RFF, 465 Mass. at 716 (emphasis added).

The Privilege Applies If Four Requirements Are Met

The BBA’s amicus brief proposed a three-part test for applying the attorney-client privilege to in-house counsel.  These three requirements were adopted by the SJC in the passage below.  The SJC also added a fourth requirement, confidentiality, which is consistent with them.  The SJC held:

For the privilege to apply, four conditions must be met.  First, the law firm must designate, either formally or informally, an attorney or attorneys within the firm to represent the firm as in-house or ethics counsel, so that there is an attorney-client relationship between the in-house counsel and the firm when the consultation occurs.  Second, where a current outside client has threatened litigation against the law firm, the in-house counsel must not have performed any work on the particular client matter at issue or a substantially related matter….  Third, the time spent by the attorneys in these communications with in-house counsel may not be billed or charged to any outside client….  Fourth, as with all attorney-client communications, they must be made in confidence and kept confidential.

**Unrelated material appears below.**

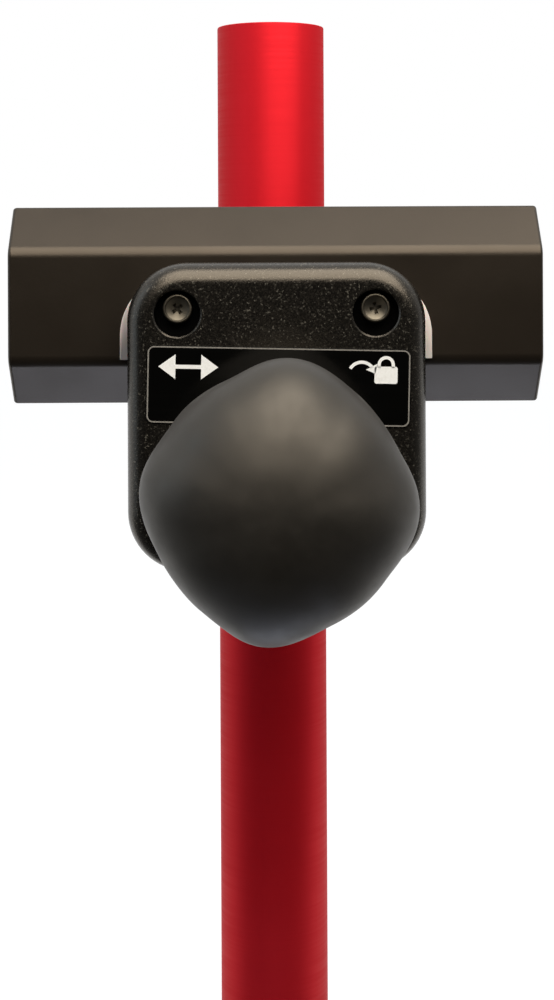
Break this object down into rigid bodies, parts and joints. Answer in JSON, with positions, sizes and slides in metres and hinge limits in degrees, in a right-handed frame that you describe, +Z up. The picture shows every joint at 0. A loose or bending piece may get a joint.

RFF, 465 Mass. at 723 (emphasis added).

Conclusion

All Massachusetts law firms should review these four requirements.  Although the SJC’s holding is not binding outside Massachusetts, its powerful reasoning should be persuasive in other states as well.  In the long run, this analytical clarity should benefit all U.S. law firms and the clients that they serve.

Robert M. Buchanan, Jr. wrote the Boston Bar Association’s amicus brief, pro bono, in the RFF case.  Mr. Buchanan is Chair of the Ethics Committee at Choate Hall & Stewart, where he is a partner in the Litigation Department and leads the Antitrust practice.